(3D code data)
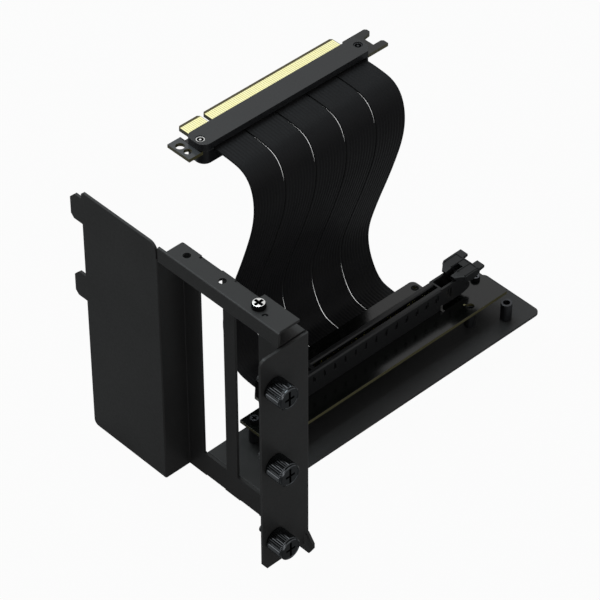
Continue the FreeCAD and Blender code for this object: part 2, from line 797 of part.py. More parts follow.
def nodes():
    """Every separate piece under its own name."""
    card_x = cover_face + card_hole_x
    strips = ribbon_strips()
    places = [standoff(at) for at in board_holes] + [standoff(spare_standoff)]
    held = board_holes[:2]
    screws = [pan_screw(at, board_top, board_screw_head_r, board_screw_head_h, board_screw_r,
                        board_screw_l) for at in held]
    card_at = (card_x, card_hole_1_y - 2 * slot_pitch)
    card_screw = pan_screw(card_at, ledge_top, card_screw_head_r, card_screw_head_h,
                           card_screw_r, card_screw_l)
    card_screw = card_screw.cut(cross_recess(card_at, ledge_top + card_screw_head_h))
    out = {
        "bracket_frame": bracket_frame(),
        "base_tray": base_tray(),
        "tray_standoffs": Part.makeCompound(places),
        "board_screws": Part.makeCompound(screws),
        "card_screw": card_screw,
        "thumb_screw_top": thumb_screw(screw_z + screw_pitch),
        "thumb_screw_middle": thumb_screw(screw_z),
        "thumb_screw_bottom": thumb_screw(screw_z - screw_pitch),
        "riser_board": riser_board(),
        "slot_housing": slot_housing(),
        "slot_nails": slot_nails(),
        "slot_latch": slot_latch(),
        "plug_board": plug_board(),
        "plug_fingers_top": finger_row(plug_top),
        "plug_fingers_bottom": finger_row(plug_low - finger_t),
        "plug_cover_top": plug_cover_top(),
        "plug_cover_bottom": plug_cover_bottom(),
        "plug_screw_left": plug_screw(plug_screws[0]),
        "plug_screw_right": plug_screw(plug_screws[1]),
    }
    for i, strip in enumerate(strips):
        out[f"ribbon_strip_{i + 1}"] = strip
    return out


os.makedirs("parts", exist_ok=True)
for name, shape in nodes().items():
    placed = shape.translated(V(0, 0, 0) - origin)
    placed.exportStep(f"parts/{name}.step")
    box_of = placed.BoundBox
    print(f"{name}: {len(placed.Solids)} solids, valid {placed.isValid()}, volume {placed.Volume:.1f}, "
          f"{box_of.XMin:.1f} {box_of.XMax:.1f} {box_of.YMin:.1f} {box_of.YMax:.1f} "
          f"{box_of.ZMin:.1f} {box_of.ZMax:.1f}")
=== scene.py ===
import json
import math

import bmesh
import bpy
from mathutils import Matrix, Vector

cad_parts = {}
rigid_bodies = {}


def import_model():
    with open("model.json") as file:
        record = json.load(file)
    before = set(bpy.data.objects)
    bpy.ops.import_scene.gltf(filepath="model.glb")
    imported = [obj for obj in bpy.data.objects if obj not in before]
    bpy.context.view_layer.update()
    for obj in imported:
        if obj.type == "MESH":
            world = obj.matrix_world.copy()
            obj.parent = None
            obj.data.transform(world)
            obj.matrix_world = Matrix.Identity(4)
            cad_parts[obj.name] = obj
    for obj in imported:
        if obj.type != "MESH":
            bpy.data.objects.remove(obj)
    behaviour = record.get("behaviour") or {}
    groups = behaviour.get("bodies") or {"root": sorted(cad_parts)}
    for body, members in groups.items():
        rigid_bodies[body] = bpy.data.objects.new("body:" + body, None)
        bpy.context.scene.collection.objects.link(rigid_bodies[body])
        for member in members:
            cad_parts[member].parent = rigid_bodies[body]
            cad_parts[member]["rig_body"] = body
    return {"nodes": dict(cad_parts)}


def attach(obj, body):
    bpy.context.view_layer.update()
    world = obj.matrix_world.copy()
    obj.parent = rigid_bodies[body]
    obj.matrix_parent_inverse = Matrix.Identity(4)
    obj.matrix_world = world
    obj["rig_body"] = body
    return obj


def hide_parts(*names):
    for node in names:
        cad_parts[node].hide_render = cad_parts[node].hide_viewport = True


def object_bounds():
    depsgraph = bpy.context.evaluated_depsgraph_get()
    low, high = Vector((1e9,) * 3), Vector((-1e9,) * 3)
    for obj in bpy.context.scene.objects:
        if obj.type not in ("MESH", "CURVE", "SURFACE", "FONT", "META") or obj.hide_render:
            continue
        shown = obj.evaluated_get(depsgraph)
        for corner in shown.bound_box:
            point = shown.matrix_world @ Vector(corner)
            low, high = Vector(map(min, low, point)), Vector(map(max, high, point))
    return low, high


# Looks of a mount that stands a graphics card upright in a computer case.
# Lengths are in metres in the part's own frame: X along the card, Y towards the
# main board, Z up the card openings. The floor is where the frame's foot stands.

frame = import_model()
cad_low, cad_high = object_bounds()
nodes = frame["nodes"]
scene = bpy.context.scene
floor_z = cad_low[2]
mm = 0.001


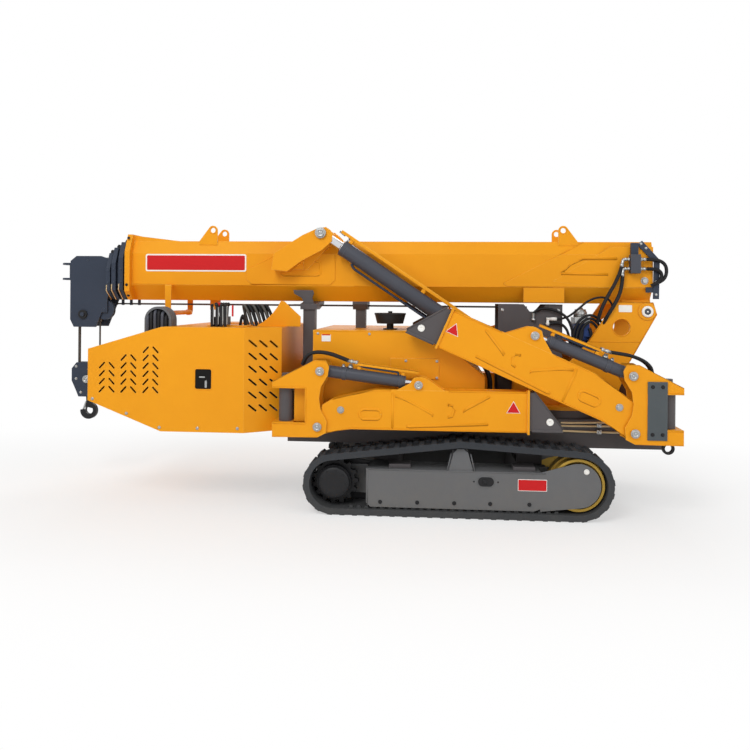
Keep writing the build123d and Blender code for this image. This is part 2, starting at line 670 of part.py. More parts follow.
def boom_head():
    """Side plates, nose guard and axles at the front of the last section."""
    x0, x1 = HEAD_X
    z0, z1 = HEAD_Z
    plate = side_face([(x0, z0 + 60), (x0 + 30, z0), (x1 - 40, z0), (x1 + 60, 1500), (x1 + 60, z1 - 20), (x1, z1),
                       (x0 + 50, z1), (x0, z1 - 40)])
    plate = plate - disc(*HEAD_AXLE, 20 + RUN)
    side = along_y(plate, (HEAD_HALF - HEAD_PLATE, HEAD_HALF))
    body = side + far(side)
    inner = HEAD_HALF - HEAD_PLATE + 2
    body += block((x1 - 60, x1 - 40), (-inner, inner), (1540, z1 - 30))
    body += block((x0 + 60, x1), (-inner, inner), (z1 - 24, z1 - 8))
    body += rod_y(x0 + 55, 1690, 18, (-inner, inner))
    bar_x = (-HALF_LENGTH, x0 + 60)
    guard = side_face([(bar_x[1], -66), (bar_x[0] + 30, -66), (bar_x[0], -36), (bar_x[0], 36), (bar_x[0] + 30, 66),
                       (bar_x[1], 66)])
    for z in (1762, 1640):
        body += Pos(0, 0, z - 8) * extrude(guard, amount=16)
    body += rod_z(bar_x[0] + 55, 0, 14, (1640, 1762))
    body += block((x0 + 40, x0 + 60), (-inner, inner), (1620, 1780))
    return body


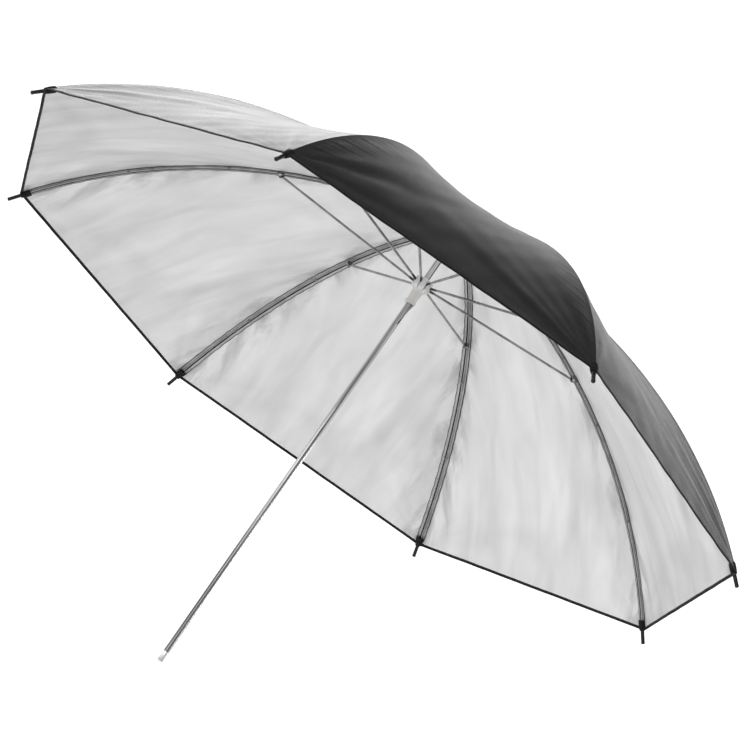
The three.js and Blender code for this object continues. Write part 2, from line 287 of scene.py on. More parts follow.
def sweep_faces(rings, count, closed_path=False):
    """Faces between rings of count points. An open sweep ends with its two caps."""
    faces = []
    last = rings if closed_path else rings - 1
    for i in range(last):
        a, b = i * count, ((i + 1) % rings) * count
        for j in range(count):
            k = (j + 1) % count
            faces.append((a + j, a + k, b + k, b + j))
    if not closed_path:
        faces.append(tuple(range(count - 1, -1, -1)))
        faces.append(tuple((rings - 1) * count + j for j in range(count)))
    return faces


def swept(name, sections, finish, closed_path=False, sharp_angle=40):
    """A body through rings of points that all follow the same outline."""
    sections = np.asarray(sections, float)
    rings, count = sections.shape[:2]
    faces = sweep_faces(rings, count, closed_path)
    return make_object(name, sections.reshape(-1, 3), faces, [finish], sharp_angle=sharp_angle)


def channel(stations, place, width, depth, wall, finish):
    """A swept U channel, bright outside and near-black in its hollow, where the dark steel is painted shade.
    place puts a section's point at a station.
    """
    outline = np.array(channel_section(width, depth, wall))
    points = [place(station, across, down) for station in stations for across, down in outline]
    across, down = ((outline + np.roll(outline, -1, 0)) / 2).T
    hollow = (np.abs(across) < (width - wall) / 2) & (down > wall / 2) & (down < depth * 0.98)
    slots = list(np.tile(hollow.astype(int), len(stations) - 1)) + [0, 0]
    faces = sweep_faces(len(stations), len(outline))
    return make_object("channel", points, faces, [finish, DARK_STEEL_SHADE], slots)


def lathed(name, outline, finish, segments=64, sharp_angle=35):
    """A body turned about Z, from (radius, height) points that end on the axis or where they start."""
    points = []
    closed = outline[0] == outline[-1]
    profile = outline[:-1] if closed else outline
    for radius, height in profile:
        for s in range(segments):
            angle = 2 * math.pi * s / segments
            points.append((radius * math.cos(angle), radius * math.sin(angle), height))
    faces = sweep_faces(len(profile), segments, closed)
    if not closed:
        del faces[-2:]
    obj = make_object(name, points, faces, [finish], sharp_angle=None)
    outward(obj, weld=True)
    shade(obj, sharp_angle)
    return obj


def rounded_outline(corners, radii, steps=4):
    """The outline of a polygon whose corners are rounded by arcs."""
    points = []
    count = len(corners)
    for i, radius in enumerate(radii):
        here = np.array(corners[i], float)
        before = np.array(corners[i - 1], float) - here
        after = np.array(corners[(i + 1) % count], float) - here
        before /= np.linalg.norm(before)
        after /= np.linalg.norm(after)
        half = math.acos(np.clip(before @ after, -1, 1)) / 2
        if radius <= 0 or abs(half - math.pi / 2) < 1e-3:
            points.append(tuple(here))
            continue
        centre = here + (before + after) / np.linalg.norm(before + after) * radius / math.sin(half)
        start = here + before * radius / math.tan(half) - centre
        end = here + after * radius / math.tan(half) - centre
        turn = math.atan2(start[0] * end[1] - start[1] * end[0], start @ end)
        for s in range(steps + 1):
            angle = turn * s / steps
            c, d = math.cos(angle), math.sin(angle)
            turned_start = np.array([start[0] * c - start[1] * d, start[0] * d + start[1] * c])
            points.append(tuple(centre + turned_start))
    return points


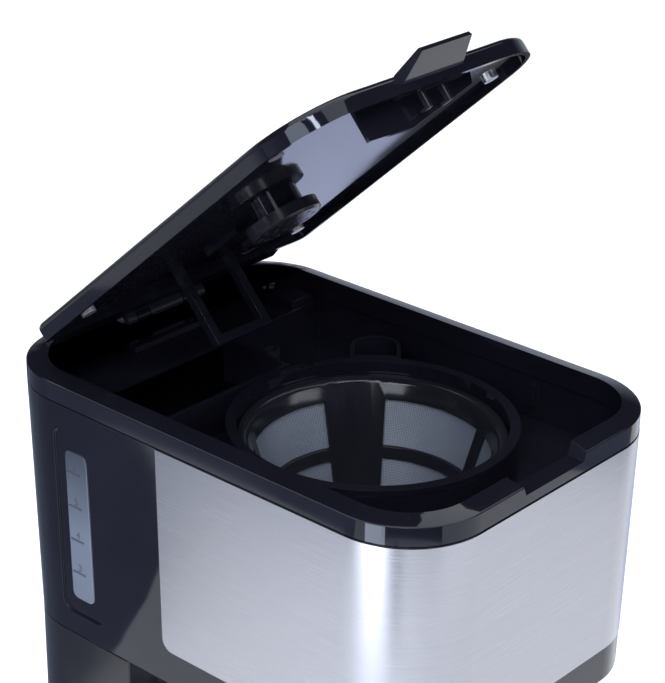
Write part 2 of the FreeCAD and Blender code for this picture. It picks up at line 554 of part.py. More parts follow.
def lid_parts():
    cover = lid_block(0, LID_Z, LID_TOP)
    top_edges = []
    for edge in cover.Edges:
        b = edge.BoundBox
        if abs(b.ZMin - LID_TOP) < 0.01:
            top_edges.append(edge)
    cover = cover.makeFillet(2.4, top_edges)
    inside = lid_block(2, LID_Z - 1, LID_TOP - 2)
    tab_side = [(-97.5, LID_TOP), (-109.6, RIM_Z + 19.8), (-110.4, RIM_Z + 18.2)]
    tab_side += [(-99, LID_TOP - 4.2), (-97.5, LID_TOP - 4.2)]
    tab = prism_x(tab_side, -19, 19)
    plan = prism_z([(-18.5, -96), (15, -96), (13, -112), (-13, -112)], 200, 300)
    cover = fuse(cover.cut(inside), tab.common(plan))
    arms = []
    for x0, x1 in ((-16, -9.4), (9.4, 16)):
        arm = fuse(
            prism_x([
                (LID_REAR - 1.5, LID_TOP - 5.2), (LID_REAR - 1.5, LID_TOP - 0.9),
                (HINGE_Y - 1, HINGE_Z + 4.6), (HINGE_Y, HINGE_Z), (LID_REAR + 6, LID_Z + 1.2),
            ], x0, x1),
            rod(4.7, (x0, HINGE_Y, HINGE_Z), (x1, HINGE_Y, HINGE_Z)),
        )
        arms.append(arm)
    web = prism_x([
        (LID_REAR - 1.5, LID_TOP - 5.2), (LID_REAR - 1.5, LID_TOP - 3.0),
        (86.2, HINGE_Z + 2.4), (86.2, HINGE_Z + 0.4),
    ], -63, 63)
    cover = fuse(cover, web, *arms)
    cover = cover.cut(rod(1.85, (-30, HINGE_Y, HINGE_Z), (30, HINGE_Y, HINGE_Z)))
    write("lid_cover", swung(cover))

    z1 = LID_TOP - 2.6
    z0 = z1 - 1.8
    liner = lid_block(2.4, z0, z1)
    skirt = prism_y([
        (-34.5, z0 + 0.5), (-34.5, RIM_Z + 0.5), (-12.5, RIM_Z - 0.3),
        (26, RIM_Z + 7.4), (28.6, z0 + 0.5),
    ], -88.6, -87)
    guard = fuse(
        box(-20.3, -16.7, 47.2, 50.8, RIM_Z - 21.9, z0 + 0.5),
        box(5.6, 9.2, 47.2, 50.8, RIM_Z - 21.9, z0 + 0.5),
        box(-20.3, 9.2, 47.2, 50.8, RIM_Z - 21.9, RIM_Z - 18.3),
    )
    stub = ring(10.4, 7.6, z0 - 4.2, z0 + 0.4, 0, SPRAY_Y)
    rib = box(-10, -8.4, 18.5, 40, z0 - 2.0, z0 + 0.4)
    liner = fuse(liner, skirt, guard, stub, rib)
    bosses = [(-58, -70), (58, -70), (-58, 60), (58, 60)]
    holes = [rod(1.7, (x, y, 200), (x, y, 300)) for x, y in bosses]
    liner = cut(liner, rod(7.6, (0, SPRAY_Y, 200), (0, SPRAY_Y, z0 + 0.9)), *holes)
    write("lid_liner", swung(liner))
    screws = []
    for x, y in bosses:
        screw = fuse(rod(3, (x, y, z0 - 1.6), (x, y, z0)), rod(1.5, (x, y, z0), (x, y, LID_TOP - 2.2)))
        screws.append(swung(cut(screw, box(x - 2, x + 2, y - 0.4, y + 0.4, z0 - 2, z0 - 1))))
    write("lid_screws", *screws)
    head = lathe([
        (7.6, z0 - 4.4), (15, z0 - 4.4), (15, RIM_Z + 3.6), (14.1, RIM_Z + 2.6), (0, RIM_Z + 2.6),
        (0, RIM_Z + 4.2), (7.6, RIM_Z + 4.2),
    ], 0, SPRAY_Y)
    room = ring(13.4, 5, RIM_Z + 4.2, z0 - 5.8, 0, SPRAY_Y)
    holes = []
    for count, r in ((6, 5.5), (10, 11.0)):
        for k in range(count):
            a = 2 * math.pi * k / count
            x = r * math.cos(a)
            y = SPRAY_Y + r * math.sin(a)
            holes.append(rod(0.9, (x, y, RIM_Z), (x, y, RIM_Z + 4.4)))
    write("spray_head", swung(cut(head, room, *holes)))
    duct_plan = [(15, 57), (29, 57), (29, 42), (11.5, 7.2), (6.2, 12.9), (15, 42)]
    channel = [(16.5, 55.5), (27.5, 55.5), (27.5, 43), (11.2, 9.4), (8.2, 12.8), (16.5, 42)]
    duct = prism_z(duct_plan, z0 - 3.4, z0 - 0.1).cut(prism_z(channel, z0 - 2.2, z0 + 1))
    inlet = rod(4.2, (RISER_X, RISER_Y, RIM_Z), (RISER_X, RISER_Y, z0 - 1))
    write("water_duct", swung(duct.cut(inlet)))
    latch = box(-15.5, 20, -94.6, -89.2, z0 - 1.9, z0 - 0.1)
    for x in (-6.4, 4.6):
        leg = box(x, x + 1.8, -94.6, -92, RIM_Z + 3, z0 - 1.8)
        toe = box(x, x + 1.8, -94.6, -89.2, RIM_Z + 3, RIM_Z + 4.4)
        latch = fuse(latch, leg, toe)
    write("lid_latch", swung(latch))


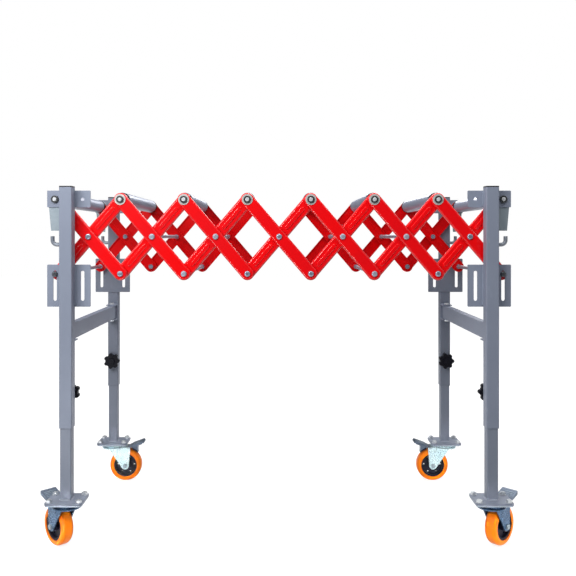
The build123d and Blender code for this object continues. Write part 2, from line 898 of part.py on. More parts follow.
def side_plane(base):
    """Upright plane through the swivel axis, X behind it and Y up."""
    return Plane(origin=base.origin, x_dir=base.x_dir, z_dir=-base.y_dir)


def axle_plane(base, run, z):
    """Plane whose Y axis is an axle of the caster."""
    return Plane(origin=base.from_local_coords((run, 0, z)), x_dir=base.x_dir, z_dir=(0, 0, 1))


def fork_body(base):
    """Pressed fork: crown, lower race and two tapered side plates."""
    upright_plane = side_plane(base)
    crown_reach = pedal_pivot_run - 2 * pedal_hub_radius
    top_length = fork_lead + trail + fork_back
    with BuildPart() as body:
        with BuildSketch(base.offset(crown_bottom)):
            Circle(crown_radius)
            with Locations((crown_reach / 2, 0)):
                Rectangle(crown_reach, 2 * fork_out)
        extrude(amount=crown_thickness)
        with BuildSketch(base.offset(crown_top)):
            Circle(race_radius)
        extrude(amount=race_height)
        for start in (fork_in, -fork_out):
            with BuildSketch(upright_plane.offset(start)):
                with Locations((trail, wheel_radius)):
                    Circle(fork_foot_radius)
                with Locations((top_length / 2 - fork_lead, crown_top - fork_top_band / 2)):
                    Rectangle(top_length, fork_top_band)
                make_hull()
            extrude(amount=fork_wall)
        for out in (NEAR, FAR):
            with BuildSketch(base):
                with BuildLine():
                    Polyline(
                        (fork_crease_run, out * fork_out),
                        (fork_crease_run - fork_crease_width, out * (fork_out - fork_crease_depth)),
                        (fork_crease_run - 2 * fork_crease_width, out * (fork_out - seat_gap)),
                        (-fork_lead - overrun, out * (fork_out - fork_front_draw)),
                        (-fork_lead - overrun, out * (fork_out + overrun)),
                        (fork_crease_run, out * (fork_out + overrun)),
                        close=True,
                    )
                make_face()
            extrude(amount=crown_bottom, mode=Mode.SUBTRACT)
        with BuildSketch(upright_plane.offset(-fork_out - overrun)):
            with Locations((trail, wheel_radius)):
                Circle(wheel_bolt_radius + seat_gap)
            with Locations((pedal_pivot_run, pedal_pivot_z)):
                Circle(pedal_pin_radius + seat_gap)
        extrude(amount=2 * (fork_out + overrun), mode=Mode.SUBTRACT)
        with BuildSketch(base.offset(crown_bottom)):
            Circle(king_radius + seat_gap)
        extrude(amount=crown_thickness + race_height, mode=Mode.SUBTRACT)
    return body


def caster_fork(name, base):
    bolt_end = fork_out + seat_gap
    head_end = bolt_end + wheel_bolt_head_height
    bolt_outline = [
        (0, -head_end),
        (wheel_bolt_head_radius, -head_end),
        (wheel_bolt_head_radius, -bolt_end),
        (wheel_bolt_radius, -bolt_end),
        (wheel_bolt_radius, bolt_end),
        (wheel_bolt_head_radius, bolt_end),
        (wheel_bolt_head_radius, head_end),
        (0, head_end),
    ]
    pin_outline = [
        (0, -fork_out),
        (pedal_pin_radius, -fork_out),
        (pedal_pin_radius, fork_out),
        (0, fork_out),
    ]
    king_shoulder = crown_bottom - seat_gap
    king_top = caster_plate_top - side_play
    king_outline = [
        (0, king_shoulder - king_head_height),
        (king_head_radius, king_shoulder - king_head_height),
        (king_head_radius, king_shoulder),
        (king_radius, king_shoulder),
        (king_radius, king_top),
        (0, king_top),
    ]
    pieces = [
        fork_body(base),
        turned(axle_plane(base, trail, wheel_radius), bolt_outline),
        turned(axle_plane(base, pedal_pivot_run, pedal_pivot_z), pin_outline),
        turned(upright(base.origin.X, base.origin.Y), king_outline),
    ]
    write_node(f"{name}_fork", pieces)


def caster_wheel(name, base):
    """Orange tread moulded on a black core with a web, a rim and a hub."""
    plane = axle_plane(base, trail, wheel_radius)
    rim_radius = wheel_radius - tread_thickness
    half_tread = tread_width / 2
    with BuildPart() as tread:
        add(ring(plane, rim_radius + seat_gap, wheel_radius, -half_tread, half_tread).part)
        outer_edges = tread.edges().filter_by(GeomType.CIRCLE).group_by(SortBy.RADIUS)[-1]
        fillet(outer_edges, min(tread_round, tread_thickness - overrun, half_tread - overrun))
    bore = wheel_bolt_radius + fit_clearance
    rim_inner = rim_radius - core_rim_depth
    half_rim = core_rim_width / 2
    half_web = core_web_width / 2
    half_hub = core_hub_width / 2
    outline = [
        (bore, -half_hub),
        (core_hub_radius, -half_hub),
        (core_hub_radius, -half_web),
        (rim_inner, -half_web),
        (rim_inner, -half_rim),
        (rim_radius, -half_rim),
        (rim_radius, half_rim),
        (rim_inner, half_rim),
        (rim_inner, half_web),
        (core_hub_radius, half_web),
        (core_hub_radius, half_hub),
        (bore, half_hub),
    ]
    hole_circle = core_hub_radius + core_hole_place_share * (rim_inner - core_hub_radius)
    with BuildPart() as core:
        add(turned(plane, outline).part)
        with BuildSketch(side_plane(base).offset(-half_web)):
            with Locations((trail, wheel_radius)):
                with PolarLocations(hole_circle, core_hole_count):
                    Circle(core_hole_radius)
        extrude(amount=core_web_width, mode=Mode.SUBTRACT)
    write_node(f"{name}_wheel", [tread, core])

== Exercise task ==
Output exactly the lines running from the line containing "box_of = placed.BoundBox" through the line containing "bpy.context.scene.collection.objects.link(rigid_bodies[body])", and only those lines.

== Solution ==
    box_of = placed.BoundBox
    print(f"{name}: {len(placed.Solids)} solids, valid {placed.isValid()}, volume {placed.Volume:.1f}, "
          f"{box_of.XMin:.1f} {box_of.XMax:.1f} {box_of.YMin:.1f} {box_of.YMax:.1f} "
          f"{box_of.ZMin:.1f} {box_of.ZMax:.1f}")
=== scene.py ===
import json
import math

import bmesh
import bpy
from mathutils import Matrix, Vector

cad_parts = {}
rigid_bodies = {}


def import_model():
    with open("model.json") as file:
        record = json.load(file)
    before = set(bpy.data.objects)
    bpy.ops.import_scene.gltf(filepath="model.glb")
    imported = [obj for obj in bpy.data.objects if obj not in before]
    bpy.context.view_layer.update()
    for obj in imported:
        if obj.type == "MESH":
            world = obj.matrix_world.copy()
            obj.parent = None
            obj.data.transform(world)
            obj.matrix_world = Matrix.Identity(4)
            cad_parts[obj.name] = obj
    for obj in imported:
        if obj.type != "MESH":
            bpy.data.objects.remove(obj)
    behaviour = record.get("behaviour") or {}
    groups = behaviour.get("bodies") or {"root": sorted(cad_parts)}
    for body, members in groups.items():
        rigid_bodies[body] = bpy.data.objects.new("body:" + body, None)
        bpy.context.scene.collection.objects.link(rigid_bodies[body])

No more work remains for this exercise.